THE DISTRICT COURT OF SAMOA
Police v Fonoti [2017] WSDC 18


Case name:
Police v Fonoti


Citation:


Decision date:
24 July 2017


Parties:
POLICE (Prosecution) v EMELINE FONOTI, female of Apia and Malololelei (Defendant)


Hearing date(s):
03 July 2017


File number(s):



Jurisdiction:
Criminal


Place of delivery:
District Court of Samoa, Mulinuu


Judge(s):
Judge Alalatoa RosellaViane Papalii


On appeal from:



Order:
- Prosecution has not proven beyond a reasonable doubt the elements of receiving for which the Defendant is charged.
- Accordingly Defendant is found not guilty of the offence and the charge against her is dismissed.


Representation:
I Atoa for Prosecution
P Mulitalo for Defendant


Catchwords:
Receiving Stolen Property


Words and phrases:



Legislation cited:
Crimes Act 2013 sub section . 167 (1) & 168 (a)
NZ Crimes Act 1961. sub section.246 (1) (3) and 247 (a)
Sentencing Act 2016


Cases cited:
Cullen v R [2012] NZCA 413 at 23
Marino v Police [2017] NZHC 1348
R v Lucinsky [1935] NZLR 575
Smith v Police [2016] NZHC (25 October 2016)

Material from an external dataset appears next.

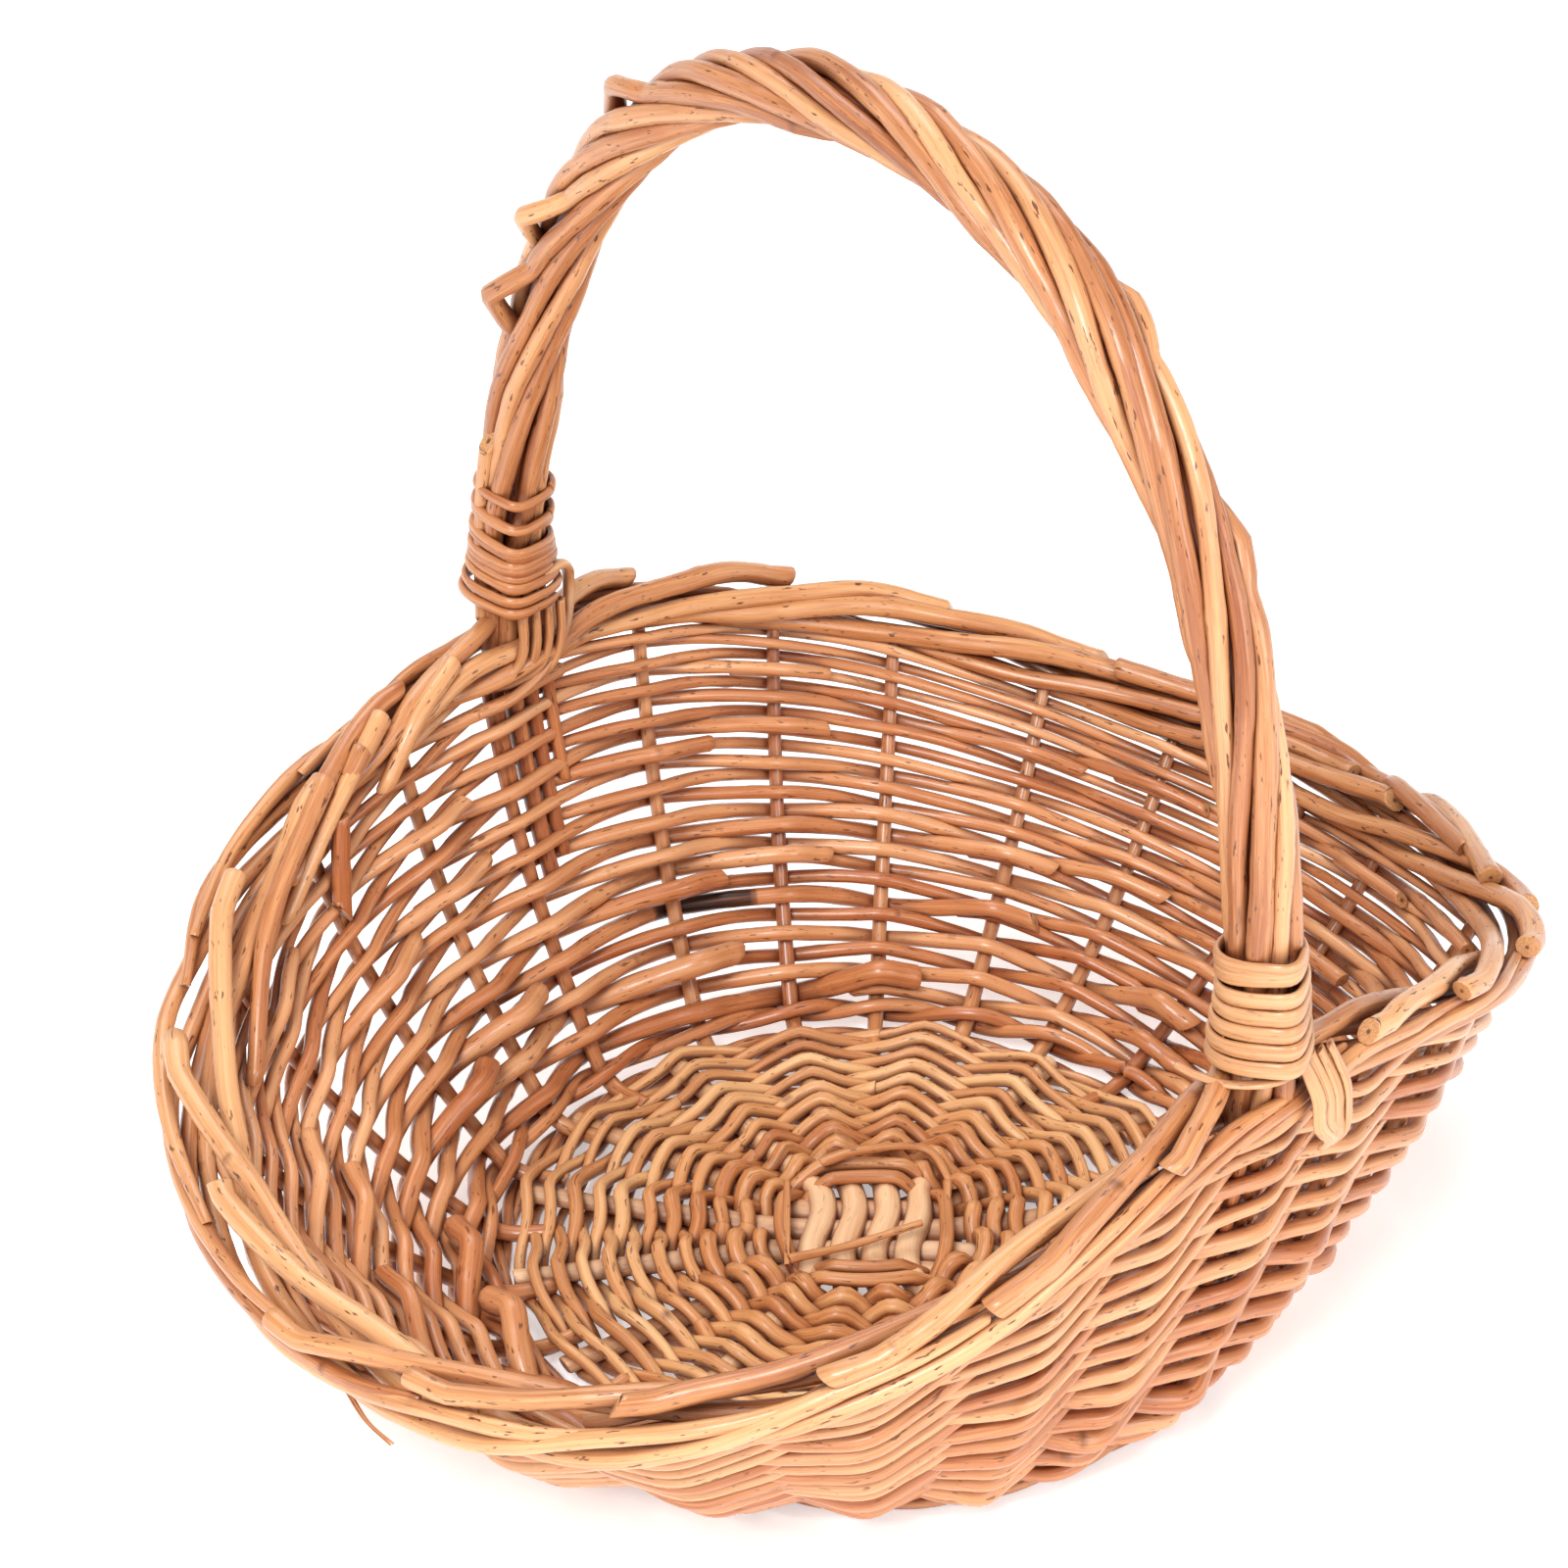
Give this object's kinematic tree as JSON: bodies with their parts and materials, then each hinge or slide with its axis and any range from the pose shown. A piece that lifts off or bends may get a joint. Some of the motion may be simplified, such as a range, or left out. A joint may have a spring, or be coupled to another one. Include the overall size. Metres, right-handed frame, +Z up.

Robertson Finn, Adams on Criminal Law (2013 Student edition


Summary of decision:


THE DISTRICT COUR OF SAMOA
HELD AT MULINUU


BETWEEN


POLICE
Informant


AND


EMELINE FONOTI, female of Apia and Malololelei
Defendant


Counsel:
Ms I Atoa for Prosecution
Mr P Mulitalo for Defendant


Hearing: 03 July 2017
Judgment: 24 July 2017


RESERVED DECISION OF JUDGE ALALATOA PAPALII

THE CHARGE

  1. The Accused, Emeline Fonoti (“Emeline”) in the amended information[1] is charged under ss. 167 (1) & 168 (a) Crimes Act 2013 that on 18 October 2016, she received 20 2 x 3 timbers valued at ST$30.00 each, and 25 2x8 timbers valued at ST$78.00 with a total value of ST$2550.00 and that she was reckless as to whether or not the property had been stolen or so obtained.
  2. Emeline pleaded not guilty to the charge on 6/12/16 and the matter proceeded to hearing on 3/07/17. Counsel requested time to file submissions and this was received on 5/07/17. I delivered my conclusions on 24/07/17 and this is the full reasoning

LAW

  1. Section 167 (1)& 168 (a) provides as follows

“167. Receiving – (1) A person commits the offence of receiving who receives any property stolen or obtained by any other crime knowing that property to have been stolen or so obtained or being reckless as to whether or not the property had been stolen or so obtained.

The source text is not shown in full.